One could say that it’s an American version of “reasonable agreements.” The leaders of the Summum sect Utah could formulate their request in such words.

This winter, the Supreme Court will have to make short work of a ticklish problem. Summum, a sect founded in 1975, mixes new age, Judaism and antique Egyptian cults, has claimed the right to set up in a public park a stele enumerating its “seven aphorisms.”

Religious monuments are forbidden in public places in the United States, but Salt Lake City gave permission in 1971 to erect a stele dedicated to the Ten Commandments. Summum claims the right to erect a stele of the same size.

The sect counts around 250,000 members who usually meet in a metal pyramid where, surrounded by stuffed animals, they meditate while drinking an alcoholic “nectar.” The local authorities consider this beverage similar to wine, making Summum the oldest vineyard of the state.

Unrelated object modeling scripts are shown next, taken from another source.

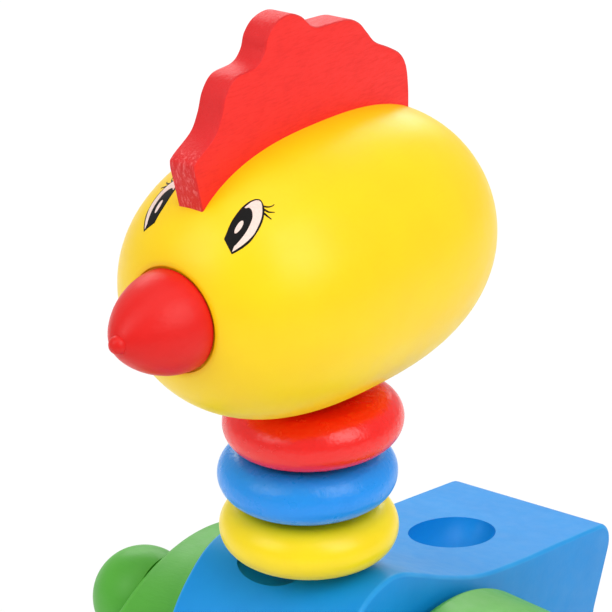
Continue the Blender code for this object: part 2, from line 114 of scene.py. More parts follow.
# Body block.  Its outline's points and heights are measured from the ridge under the neck.
body_width = 33.0
body_edge = 0.8
ridge_z = -5.275
body_points = [
    (-22.0, -46.0), (-23.6, -33.0), (-22.6, -22.5), (-19.6, -14.0), (-15.9, -7.9), (-11.6, -3.8),
    (-6.6, -0.9), (-1.0, 0.0), (3.8, -0.9), (10.0, -3.8), (18.4, -8.0), (29.5, -12.7),
    (43.0, -16.1), (58.0, -19.1), (68.0, -21.1),
]
tail_point = (78.6, -23.2)
undercut_foot = (71.6, -39.6)
belly_height = -79.6
chest_foot_y = -16.0
tail_rounding = 4.5
undercut_rounding = 6.0
rear_foot_rounding = 5.0
chest_foot_rounding = 8.0
neck_dish_place = (-3.4, -4.6, ridge_z - 1.0)
neck_dish_size = (6.6, 7.4, 2.4)  # half sizes
saddle_dish_place = (0.0, 46.5, -22.08)
saddle_dish_size = (6.8, 10.9, 8.0)

# Wheels.
front_axle = (10.0, -54.975)
rear_axle = (65.4986, -76.975)
front_wheel_radius = 40.0
front_wheel_width = 15.4
rear_wheel_radius = 18.0
rear_wheel_width = 13.0
wheel_inner_x = 17.7
axle_bore = 3.3
washer_inner_x = 16.8
washer_radius = 6.5
washer_thickness = 0.6
cap_radius = 7.5
cap_side = 2.14
cap_crown = 2.76
seat_gap = 0.05                   # between a cap or knob and its wheel
knob_radius = 9.1
knob_centre_out = 3.6
knob_throw = 29.7
knob_lead = math.radians(15.0)

# Screw eye.
screw_front = -22.35
screw_z = -47.275
screw_ring_forward = 8.3
screw_ring_radius = 4.4
screw_wire = 0.9                  # the wire's radius

# Light: the surround's strength, and the share of white that the camera sees on the floor.
surround_strength = 0.52
floor_white_share = 0.74
# Soft boxes: azimuth and elevation in degrees, distance, width and height in metres, power.
soft_boxes = {
    "left_soft_box": (-25.0, 40.0, 0.9, 0.5, 0.6, 2.2),
    "right_soft_box": (80.0, 42.0, 0.9, 0.5, 0.7, 3.4),
    "top_soft_box": (30.0, 85.0, 1.0, 0.8, 0.8, 1.8),
    "rear_soft_box": (214.0, 28.0, 1.0, 0.9, 0.5, 4.5),
}


def srgb(red, green, blue):
    """A colour as seen on screen, 0 to 255, turned into linear light."""
    seen = np.array([red, green, blue]) / 255.0
    return tuple(np.where(seen <= 0.04045, seen / 12.92, ((seen + 0.055) / 1.055) ** 2.4))


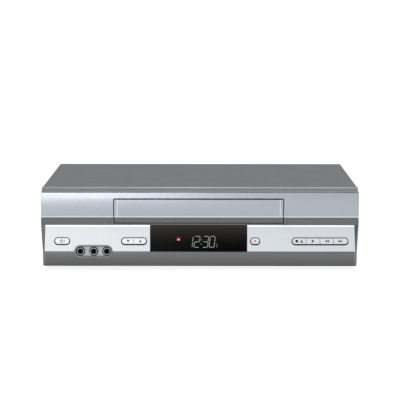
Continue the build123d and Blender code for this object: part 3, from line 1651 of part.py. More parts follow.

The founder of the sect, Claude Nowell, died in 2008, at the age of 64, having changed his name to “Summum Annum Ra.” He claimed that he had received the seven aphorisms from the hands of more “evolved” beings. In his opinion, the aphorisms had been written for the first time on the tables containing the Laws of Moses, which he broke in an outburst of passion when he found out about the Hebrews worshipping the Golden Calf. Mr Nowell made strange comparisons between the Ten Commandments and his seven aphorisms. He considered, for example, that the sentence “Thou shalt not take the name of the LORD thy God in vain” was the equivalent to his third aphorism: “Nothing’s immobile, everything moves, everything vibrates.”

In Canada

Would such a pursuit be possible in Canada? “No,definitely not” the eminent lawyer and a specialist in Human Rights, Julius Grey says. In the United States, there is a constitutional separation between the State and Religion. However, there have been some breaches of this principle, creating a precedent, just like the Ten Commandments stele. In Canada, the Constitution states that religion can not be subject to discrimination. If there is a crucifix, as the symbol of a common culture in a public establishment, a minority group cannot claim as much space.

Mr. Grey opposes the disappearing of the Christmas tree, and more generally speaking, multiculturalism: “Multiculturalism leads to a lack of culture, to the extinction of a common culture. In Québec, even Jews and Muslims live in a Christian culture, simply because they learn French or read books by Péguy (French writer, poet and novelist, 1873-1914), whose main works are about the Chartres Cathedral. In Lebanon, the Christians live in a Muslim culture and so read the Koran at school. What is most important is not to confuse culture and religion.”